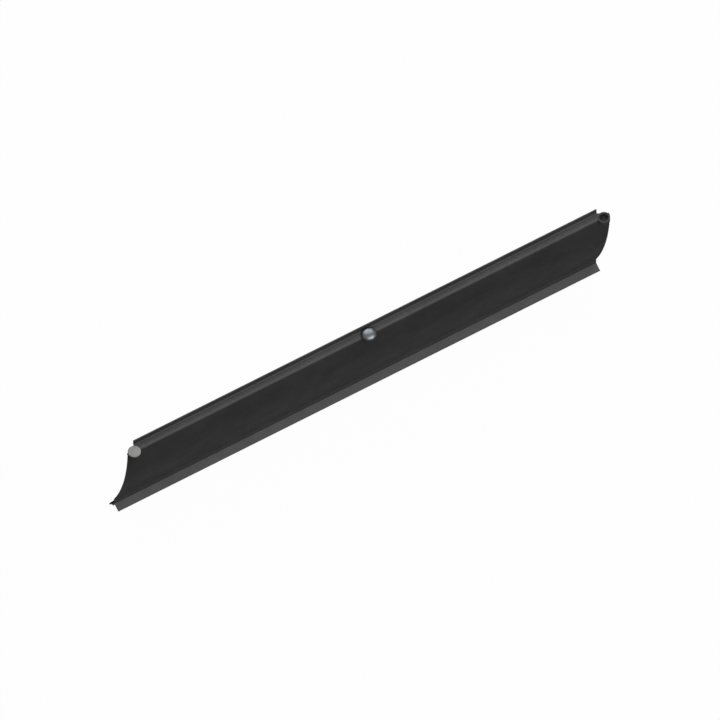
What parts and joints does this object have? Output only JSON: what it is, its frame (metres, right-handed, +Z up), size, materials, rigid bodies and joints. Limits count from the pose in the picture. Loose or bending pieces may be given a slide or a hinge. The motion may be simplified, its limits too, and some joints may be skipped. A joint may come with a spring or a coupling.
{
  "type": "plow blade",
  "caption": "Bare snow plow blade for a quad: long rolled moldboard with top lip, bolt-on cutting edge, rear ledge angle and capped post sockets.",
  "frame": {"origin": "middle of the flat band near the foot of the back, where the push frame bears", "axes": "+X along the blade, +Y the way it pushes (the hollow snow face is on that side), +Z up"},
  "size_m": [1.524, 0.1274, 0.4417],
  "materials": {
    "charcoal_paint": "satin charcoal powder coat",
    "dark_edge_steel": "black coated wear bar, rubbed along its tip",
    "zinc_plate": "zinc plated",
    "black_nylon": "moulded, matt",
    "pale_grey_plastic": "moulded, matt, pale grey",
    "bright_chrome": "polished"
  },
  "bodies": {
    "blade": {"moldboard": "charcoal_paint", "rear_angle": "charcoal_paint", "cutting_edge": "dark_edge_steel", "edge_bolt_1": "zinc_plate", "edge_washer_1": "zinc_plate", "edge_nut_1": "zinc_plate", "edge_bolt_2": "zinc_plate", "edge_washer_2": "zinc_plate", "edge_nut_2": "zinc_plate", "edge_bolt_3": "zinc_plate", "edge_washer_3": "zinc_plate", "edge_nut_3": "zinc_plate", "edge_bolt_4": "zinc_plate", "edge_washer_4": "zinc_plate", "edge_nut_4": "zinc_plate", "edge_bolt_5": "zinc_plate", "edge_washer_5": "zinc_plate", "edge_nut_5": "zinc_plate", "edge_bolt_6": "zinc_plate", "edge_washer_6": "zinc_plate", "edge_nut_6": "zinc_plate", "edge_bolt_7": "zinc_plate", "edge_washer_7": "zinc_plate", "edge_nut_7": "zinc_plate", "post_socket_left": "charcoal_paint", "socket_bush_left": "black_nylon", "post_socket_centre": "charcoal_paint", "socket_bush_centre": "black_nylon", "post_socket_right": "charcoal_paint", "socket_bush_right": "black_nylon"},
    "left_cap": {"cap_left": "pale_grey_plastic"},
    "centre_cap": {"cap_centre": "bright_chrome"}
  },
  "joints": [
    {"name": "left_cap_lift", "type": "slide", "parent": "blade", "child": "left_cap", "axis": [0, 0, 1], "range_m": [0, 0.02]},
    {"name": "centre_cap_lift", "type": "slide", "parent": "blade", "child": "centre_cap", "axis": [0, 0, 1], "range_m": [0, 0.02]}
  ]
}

· · · · ·

#### Set problem:
Restate the whole listing exactly, leaving out nothing.

#### Result of the exercise:
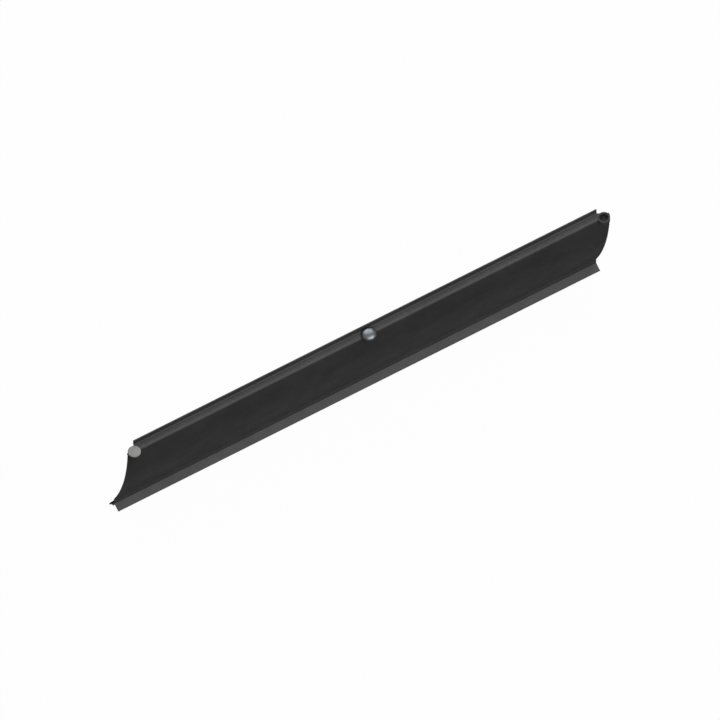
What parts and joints does this object have? Output only JSON: what it is, its frame (metres, right-handed, +Z up), size, materials, rigid bodies and joints. Limits count from the pose in the picture. Loose or bending pieces may be given a slide or a hinge. The motion may be simplified, its limits too, and some joints may be skipped. A joint may come with a spring or a coupling.
{
  "type": "plow blade",
  "caption": "Bare snow plow blade for a quad: long rolled moldboard with top lip, bolt-on cutting edge, rear ledge angle and capped post sockets.",
  "frame": {"origin": "middle of the flat band near the foot of the back, where the push frame bears", "axes": "+X along the blade, +Y the way it pushes (the hollow snow face is on that side), +Z up"},
  "size_m": [1.524, 0.1274, 0.4417],
  "materials": {
    "charcoal_paint": "satin charcoal powder coat",
    "dark_edge_steel": "black coated wear bar, rubbed along its tip",
    "zinc_plate": "zinc plated",
    "black_nylon": "moulded, matt",
    "pale_grey_plastic": "moulded, matt, pale grey",
    "bright_chrome": "polished"
  },
  "bodies": {
    "blade": {"moldboard": "charcoal_paint", "rear_angle": "charcoal_paint", "cutting_edge": "dark_edge_steel", "edge_bolt_1": "zinc_plate", "edge_washer_1": "zinc_plate", "edge_nut_1": "zinc_plate", "edge_bolt_2": "zinc_plate", "edge_washer_2": "zinc_plate", "edge_nut_2": "zinc_plate", "edge_bolt_3": "zinc_plate", "edge_washer_3": "zinc_plate", "edge_nut_3": "zinc_plate", "edge_bolt_4": "zinc_plate", "edge_washer_4": "zinc_plate", "edge_nut_4": "zinc_plate", "edge_bolt_5": "zinc_plate", "edge_washer_5": "zinc_plate", "edge_nut_5": "zinc_plate", "edge_bolt_6": "zinc_plate", "edge_washer_6": "zinc_plate", "edge_nut_6": "zinc_plate", "edge_bolt_7": "zinc_plate", "edge_washer_7": "zinc_plate", "edge_nut_7": "zinc_plate", "post_socket_left": "charcoal_paint", "socket_bush_left": "black_nylon", "post_socket_centre": "charcoal_paint", "socket_bush_centre": "black_nylon", "post_socket_right": "charcoal_paint", "socket_bush_right": "black_nylon"},
    "left_cap": {"cap_left": "pale_grey_plastic"},
    "centre_cap": {"cap_centre": "bright_chrome"}
  },
  "joints": [
    {"name": "left_cap_lift", "type": "slide", "parent": "blade", "child": "left_cap", "axis": [0, 0, 1], "range_m": [0, 0.02]},
    {"name": "centre_cap_lift", "type": "slide", "parent": "blade", "child": "centre_cap", "axis": [0, 0, 1], "range_m": [0, 0.02]}
  ]
}